[Parts and joints as JSON]
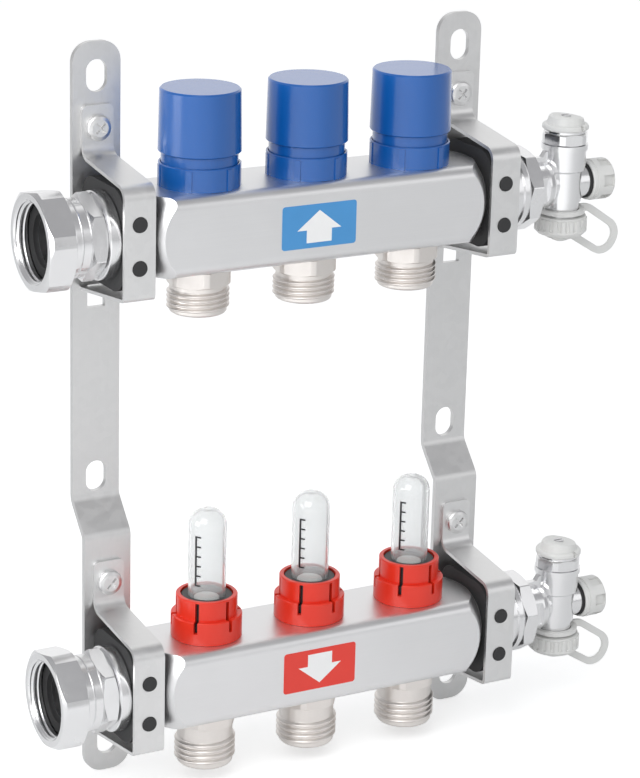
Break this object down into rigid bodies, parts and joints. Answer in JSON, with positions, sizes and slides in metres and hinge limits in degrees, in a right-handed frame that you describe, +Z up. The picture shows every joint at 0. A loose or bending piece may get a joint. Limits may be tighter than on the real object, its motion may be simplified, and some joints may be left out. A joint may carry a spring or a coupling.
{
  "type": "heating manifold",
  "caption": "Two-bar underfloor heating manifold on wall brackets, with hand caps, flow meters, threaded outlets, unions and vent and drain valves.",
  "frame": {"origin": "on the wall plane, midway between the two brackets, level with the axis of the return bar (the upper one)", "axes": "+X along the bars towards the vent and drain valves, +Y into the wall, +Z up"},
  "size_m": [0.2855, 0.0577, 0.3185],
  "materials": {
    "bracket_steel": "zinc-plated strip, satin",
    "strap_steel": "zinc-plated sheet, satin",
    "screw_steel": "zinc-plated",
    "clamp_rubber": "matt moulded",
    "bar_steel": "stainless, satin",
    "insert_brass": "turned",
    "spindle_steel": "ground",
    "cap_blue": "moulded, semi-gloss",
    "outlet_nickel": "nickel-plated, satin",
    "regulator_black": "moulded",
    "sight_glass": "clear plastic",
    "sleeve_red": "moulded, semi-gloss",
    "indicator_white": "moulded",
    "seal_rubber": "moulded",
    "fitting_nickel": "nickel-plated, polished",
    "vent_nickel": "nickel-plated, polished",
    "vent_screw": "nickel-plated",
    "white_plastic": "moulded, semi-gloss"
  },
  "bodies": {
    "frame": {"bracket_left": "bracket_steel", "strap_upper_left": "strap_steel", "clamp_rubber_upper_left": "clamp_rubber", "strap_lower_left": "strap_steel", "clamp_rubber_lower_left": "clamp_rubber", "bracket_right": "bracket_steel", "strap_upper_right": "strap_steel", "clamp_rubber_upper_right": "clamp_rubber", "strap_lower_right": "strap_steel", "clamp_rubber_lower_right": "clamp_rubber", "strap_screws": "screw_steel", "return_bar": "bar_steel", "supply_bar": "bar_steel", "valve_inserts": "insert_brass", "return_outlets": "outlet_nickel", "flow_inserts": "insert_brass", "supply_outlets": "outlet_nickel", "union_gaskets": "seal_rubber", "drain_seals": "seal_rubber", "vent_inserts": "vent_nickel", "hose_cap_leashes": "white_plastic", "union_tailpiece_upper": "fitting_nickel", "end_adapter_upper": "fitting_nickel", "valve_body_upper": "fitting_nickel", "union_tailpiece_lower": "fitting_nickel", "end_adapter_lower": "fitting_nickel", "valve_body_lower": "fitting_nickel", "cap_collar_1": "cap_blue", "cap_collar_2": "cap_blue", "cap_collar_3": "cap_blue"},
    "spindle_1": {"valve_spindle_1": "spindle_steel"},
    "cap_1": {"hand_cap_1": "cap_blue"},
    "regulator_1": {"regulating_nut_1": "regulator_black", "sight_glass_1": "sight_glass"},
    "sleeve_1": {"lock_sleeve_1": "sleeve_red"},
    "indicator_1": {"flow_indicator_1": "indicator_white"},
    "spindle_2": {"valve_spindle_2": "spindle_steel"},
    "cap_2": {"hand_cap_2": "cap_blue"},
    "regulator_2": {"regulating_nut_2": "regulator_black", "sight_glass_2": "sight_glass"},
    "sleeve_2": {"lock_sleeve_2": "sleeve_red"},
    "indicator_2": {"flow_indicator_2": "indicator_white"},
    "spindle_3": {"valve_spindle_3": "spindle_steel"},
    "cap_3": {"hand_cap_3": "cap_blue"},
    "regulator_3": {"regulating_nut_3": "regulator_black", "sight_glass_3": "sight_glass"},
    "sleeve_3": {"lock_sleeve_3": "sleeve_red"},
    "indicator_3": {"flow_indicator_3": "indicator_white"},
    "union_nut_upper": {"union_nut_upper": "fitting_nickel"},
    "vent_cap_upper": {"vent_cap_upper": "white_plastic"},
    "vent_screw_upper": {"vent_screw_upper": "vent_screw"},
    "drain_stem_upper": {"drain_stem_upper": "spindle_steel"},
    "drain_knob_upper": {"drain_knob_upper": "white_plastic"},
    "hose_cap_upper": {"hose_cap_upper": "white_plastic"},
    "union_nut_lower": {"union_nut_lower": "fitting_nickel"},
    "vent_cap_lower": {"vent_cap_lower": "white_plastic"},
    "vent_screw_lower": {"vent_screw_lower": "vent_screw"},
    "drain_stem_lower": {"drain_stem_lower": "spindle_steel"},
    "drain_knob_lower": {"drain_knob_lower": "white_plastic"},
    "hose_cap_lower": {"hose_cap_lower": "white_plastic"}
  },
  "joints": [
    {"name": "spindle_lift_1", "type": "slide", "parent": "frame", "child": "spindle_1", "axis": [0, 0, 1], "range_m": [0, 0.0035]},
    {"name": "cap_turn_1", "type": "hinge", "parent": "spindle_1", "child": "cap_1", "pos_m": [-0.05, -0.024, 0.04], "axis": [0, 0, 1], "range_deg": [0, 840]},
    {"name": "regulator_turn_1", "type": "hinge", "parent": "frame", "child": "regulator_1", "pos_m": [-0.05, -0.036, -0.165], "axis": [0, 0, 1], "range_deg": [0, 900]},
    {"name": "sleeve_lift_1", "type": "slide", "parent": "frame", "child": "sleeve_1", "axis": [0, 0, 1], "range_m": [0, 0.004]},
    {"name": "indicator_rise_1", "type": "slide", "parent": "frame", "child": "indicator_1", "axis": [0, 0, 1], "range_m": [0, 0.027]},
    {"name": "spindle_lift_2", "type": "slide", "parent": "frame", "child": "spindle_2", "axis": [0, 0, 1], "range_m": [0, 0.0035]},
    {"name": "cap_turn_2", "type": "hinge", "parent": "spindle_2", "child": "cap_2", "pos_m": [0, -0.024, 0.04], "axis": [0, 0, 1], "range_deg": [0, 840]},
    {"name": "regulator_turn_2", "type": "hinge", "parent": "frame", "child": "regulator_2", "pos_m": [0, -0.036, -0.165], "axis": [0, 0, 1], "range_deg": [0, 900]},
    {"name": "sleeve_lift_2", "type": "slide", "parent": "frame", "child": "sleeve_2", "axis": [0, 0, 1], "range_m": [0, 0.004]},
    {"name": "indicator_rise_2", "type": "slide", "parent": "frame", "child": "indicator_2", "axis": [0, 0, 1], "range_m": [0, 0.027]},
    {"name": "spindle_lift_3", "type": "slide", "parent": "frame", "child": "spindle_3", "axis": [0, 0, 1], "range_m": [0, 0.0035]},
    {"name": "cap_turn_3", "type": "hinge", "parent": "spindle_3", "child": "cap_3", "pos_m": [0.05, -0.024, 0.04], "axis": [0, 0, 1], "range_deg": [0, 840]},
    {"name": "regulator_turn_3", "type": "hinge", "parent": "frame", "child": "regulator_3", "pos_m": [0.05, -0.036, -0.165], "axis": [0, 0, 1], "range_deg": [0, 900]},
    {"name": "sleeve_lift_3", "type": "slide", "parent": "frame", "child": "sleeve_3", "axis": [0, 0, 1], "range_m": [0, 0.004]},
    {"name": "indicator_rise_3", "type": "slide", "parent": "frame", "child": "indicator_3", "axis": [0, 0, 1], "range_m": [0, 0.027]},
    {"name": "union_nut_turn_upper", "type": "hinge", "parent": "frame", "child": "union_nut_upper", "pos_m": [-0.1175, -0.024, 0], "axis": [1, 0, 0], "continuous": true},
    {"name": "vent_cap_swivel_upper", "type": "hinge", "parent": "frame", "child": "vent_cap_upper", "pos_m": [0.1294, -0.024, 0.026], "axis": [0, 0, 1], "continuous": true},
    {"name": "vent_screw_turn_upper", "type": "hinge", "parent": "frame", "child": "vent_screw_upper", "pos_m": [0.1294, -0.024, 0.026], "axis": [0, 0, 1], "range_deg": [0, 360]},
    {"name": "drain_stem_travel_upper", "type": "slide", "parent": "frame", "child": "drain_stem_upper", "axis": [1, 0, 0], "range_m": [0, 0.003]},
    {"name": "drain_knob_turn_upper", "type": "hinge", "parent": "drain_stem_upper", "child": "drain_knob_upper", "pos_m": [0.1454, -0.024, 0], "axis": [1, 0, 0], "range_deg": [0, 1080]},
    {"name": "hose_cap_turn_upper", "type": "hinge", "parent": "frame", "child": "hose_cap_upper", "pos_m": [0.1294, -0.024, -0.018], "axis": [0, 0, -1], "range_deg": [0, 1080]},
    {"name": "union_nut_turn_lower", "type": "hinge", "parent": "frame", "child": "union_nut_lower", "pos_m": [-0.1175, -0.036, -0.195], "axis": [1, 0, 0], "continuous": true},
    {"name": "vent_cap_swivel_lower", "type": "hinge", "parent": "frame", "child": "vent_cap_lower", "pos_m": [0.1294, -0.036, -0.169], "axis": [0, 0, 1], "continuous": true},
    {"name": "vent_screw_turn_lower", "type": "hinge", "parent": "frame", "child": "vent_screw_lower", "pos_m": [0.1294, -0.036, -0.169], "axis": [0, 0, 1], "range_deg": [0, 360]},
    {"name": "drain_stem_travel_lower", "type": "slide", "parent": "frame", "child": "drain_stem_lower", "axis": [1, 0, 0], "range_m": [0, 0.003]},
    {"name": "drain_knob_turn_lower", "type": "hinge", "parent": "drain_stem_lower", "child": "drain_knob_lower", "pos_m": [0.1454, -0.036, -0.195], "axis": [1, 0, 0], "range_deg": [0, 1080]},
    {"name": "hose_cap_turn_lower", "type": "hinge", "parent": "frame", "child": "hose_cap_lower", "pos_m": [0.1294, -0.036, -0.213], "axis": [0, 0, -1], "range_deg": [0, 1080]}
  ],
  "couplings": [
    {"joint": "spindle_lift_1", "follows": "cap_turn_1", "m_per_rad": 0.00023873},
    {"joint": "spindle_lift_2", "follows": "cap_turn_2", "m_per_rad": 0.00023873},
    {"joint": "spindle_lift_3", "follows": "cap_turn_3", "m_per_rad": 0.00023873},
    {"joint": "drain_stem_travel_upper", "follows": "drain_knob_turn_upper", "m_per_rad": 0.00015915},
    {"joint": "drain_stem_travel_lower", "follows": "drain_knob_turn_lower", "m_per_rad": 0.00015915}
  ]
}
---
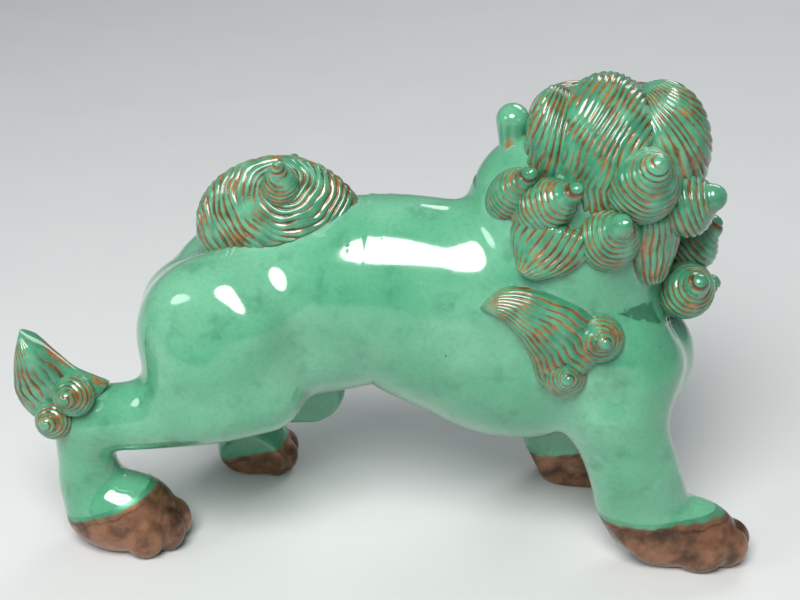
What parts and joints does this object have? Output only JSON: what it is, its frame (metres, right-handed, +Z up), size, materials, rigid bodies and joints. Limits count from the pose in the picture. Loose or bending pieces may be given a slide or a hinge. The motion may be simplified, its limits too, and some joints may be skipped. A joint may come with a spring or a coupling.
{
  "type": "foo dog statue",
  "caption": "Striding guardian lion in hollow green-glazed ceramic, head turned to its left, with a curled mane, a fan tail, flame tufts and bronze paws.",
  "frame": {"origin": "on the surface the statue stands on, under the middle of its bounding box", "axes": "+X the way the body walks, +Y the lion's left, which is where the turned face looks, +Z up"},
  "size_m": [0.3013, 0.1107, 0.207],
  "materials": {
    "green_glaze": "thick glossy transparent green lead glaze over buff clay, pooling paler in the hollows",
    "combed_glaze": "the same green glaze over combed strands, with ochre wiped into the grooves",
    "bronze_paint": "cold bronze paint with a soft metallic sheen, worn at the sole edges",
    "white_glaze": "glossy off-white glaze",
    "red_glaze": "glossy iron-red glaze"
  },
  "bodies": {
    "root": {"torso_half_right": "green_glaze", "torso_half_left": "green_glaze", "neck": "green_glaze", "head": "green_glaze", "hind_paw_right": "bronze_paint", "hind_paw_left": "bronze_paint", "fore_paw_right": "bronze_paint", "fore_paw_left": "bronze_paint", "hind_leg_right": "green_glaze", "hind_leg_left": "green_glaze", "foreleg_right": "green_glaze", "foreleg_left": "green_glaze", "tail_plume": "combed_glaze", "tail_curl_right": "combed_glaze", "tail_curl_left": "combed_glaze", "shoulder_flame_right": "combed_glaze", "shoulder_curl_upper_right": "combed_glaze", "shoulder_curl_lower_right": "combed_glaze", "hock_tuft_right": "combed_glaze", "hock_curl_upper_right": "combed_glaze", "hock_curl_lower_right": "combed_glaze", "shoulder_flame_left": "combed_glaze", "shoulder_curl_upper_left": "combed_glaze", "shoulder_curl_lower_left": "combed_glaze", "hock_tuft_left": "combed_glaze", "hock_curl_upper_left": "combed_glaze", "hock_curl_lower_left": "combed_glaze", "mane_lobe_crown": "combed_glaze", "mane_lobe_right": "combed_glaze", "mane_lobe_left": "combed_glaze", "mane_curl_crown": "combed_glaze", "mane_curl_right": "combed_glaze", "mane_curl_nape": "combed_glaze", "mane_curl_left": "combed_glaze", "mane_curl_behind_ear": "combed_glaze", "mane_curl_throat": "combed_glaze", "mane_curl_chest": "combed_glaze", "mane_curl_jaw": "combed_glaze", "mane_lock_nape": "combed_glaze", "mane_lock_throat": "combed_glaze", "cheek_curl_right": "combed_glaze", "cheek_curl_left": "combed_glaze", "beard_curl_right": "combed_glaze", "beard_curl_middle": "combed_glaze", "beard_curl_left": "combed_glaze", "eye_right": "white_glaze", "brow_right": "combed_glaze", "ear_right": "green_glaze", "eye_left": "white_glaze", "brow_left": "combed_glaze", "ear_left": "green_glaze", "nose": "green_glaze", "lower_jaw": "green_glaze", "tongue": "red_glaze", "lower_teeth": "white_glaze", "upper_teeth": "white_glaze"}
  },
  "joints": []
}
* * *
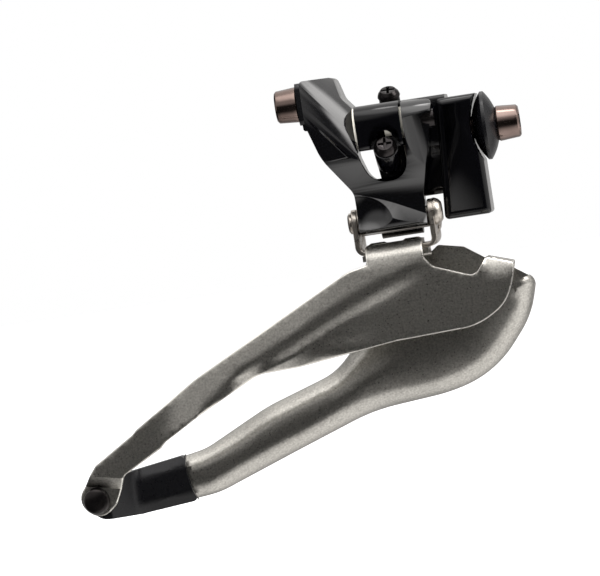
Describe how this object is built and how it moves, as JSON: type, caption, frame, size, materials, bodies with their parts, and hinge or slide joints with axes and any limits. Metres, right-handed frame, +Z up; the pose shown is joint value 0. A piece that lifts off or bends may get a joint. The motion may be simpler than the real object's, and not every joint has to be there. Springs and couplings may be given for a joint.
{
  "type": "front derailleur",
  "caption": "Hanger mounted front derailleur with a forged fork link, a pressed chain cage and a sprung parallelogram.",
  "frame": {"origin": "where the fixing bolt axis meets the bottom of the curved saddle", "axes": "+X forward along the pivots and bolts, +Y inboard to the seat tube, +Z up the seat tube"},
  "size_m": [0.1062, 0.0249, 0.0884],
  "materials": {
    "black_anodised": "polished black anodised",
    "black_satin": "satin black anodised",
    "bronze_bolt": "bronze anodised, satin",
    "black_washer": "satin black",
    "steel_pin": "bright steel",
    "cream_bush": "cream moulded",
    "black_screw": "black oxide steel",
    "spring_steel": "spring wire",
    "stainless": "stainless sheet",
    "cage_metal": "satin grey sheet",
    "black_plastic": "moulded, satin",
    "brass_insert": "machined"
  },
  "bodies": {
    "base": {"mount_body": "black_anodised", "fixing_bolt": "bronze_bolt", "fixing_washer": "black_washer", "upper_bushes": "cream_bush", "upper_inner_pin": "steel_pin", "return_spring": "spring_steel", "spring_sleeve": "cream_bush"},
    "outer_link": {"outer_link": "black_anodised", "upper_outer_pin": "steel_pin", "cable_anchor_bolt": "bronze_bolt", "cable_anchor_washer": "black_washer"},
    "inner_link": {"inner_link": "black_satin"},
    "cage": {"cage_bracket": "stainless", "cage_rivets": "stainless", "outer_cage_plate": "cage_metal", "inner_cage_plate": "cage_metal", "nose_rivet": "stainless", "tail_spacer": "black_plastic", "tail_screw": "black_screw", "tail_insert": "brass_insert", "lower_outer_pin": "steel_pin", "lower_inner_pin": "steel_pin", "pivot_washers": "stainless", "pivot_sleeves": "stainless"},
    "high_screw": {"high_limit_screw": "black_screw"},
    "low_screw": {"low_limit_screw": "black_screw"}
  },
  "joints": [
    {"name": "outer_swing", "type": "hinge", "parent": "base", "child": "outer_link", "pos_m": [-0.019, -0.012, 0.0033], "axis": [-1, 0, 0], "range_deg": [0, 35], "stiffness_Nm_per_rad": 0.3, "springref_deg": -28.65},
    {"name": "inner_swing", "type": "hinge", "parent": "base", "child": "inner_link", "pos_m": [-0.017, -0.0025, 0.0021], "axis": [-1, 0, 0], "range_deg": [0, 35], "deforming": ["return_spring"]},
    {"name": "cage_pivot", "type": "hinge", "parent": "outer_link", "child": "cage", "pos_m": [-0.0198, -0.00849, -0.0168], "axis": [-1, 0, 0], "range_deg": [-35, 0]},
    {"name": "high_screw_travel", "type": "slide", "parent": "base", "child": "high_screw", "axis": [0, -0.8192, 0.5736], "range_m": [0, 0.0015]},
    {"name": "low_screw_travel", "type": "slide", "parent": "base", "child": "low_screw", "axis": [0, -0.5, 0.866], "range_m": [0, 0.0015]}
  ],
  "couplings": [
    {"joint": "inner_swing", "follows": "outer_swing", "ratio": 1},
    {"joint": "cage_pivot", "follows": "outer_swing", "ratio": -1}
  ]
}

> [Stated goal] Which lines of the data include "object"? Copy each of them.

> [Answer to this task]
Break this object down into rigid bodies, parts and joints. Answer in JSON, with positions, sizes and slides in metres and hinge limits in degrees, in a right-handed frame that you describe, +Z up. The picture shows every joint at 0. A loose or bending piece may get a joint. Limits may be tighter than on the real object, its motion may be simplified, and some joints may be left out. A joint may carry a spring or a coupling.
What parts and joints does this object have? Output only JSON: what it is, its frame (metres, right-handed, +Z up), size, materials, rigid bodies and joints. Limits count from the pose in the picture. Loose or bending pieces may be given a slide or a hinge. The motion may be simplified, its limits too, and some joints may be skipped. A joint may come with a spring or a coupling.
Describe how this object is built and how it moves, as JSON: type, caption, frame, size, materials, bodies with their parts, and hinge or slide joints with axes and any limits. Metres, right-handed frame, +Z up; the pose shown is joint value 0. A piece that lifts off or bends may get a joint. The motion may be simpler than the real object's, and not every joint has to be there. Springs and couplings may be given for a joint.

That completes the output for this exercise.